-- START Input for this task --

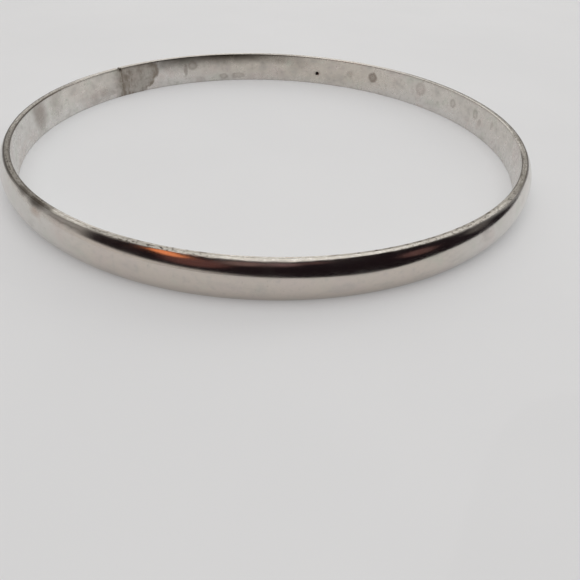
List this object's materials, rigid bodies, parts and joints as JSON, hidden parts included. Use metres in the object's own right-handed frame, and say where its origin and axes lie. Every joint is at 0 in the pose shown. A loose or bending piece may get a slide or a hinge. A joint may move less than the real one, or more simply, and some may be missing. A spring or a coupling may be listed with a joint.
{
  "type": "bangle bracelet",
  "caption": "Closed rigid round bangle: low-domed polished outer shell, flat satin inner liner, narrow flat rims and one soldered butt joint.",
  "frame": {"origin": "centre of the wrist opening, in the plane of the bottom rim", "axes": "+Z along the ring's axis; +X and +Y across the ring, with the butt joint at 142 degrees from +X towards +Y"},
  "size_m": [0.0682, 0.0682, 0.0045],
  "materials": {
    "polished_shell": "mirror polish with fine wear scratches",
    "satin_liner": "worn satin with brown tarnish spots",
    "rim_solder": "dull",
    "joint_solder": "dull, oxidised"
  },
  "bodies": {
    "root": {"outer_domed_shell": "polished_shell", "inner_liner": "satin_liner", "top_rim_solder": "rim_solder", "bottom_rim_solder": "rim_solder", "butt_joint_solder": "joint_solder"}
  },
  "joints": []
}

-- END Input for this task --
-- START Input for this task --

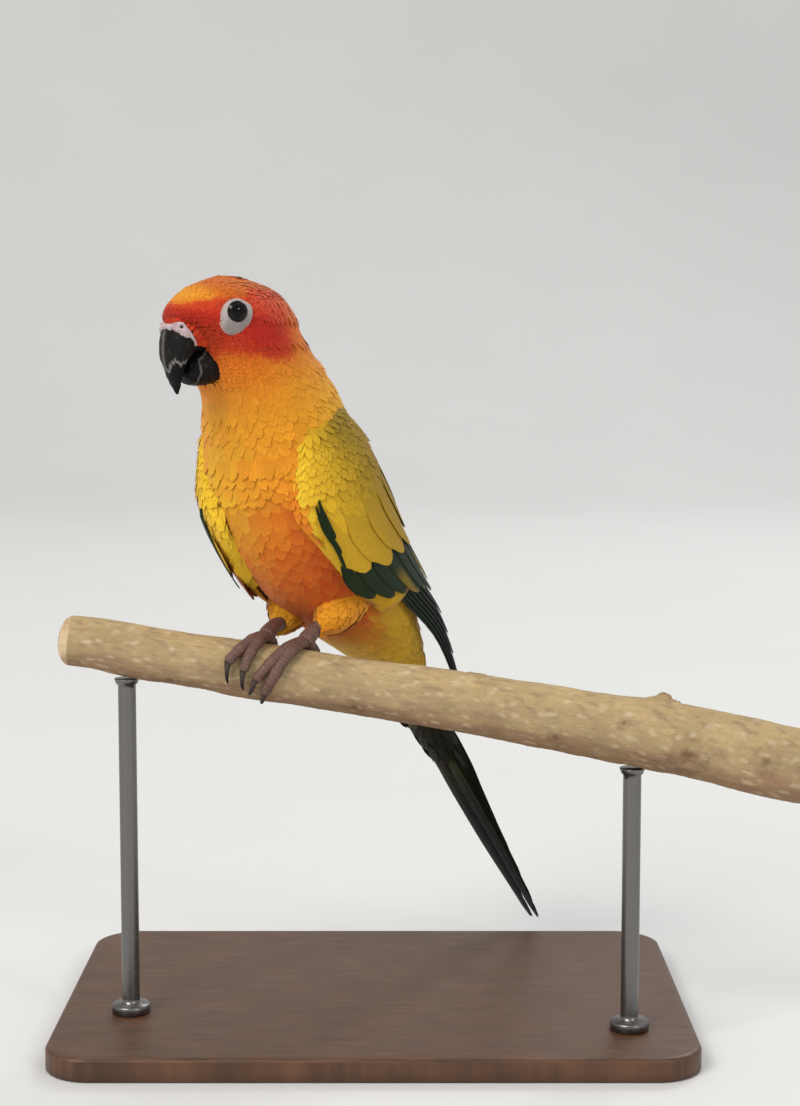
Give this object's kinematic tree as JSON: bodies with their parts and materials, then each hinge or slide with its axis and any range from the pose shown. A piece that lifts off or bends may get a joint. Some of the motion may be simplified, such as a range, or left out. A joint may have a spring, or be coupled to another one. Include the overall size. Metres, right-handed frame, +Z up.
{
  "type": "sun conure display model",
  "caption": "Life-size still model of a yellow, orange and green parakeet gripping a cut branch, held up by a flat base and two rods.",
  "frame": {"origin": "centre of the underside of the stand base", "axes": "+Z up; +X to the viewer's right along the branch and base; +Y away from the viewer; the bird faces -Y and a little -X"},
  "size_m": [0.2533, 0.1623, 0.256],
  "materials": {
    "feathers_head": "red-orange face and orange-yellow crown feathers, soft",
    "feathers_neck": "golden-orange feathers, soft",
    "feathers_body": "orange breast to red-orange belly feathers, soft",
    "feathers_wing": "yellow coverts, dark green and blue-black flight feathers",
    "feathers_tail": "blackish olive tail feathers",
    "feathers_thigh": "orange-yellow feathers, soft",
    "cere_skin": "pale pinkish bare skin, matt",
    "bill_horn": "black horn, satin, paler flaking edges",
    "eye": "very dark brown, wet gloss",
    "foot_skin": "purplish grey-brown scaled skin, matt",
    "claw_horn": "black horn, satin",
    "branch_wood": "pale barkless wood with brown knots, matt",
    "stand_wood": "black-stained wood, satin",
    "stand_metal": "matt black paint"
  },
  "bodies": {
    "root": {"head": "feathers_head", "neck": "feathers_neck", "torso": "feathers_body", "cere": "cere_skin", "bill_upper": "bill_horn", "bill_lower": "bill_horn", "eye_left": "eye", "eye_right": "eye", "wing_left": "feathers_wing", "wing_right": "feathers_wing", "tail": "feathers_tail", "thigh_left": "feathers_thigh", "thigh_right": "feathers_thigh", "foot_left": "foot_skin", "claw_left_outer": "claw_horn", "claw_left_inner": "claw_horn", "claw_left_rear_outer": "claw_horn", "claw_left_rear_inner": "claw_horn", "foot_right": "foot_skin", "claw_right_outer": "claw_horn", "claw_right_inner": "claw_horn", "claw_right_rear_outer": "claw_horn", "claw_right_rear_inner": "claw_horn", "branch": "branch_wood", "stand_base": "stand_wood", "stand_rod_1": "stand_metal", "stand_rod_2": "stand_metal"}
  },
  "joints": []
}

-- END Input for this task --

What needs to be done: Extract all lines from the material above that include the word "axes".

Expected output:
List this object's materials, rigid bodies, parts and joints as JSON, hidden parts included. Use metres in the object's own right-handed frame, and say where its origin and axes lie. Every joint is at 0 in the pose shown. A loose or bending piece may get a slide or a hinge. A joint may move less than the real one, or more simply, and some may be missing. A spring or a coupling may be listed with a joint.
  "frame": {"origin": "centre of the wrist opening, in the plane of the bottom rim", "axes": "+Z along the ring's axis; +X and +Y across the ring, with the butt joint at 142 degrees from +X towards +Y"},
  "frame": {"origin": "centre of the underside of the stand base", "axes": "+Z up; +X to the viewer's right along the branch and base; +Y away from the viewer; the bird faces -Y and a little -X"},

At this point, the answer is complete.